Why pass body parameters as querystring in the Bubble Stripe API call?
Stripe's Create Checkout Session endpoint expects parameters in the form-encoded body, not JSON. In Bubble's API Connector, the way to send form-encoded data is to use the "querystring" parameter type and set the Content-Type header to application/x-www-form-urlencoded. If you send the same parameters as JSON, Stripe rejects the request with a 400 because the line_items[0][price] bracket-notation does not survive JSON serialization. Querystring + form-urlencoded is the only combination that produces a request Stripe will accept.
Do I need a paid Bubble plan to use this Stripe integration?
Yes, the cheapest paid plan or higher. Stripe Checkout itself works on any tier (the front-end button and redirect-to-Stripe portion uses on-page workflows that are available on free tier), but you cannot capture the successful payment without a backend webhook, and backend workflows are paid-only. Without the webhook, you have no way to know whether the payment actually succeeded after Stripe redirects the user back to your success_url, because the user could close the tab or the redirect could fail; the webhook is the source of truth.

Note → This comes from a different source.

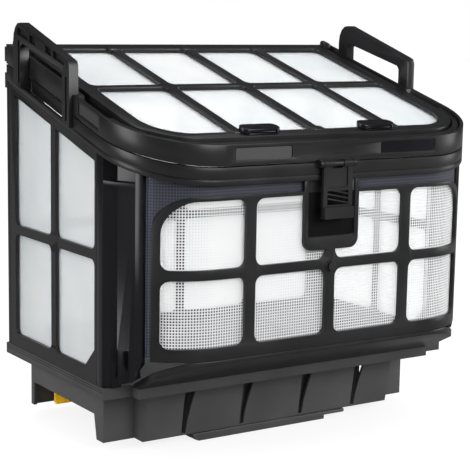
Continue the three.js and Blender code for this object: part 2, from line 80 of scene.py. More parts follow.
# Front frame and its net.
FRAME_FACE = FRONT_Y + 2
FRAME_Z = (78.1, 188)
FRAME_REACH = (-130, -84.4)
FRONT_BAR_X = (-66.6, 0.0, 66.6)
FRONT_BAR_HALF = 4.0
FRONT_OPENING_HALF = 128.4
FRONT_ROWS = ((86.8, 133.0), (139.8, 185.5))
NET_INSET = 5.3
NET_FOOT = 79.6
NET_THICK = 0.3
NET_CORNER = (112.0, 163.0)
NET_CORNER_R = 22.0

# Two fine lines scored round the base flange.
FLANGE_LINES = ((50.3, 50.9), (52.1, 52.7))

# Light levels of the studio.
ROOM_LIGHT = 2.0
ROOM_REFLECTION = 0.07
ROOM_SEEN = 1.0
FLOOR_GLOW = 0.05
FLOOR_SEEN = 0.84
FLOOR_SIZE = 6.0
LIT_MIDDLE = (0.0, 0.0, 0.15)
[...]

How do I capture a successful payment from Stripe Checkout in Bubble?
Inside the backend workflow that receives the Stripe webhook, read the client_reference_id from the webhook payload, do a Search for the matching order or user record in your Bubble database, and update its "Payment Successful" boolean to yes. Then trigger any post-payment logic (send a receipt, provision access, mark subscription active). Treat the webhook as the source of truth, not the success_url redirect, because the redirect is best-effort and the webhook is guaranteed-delivery.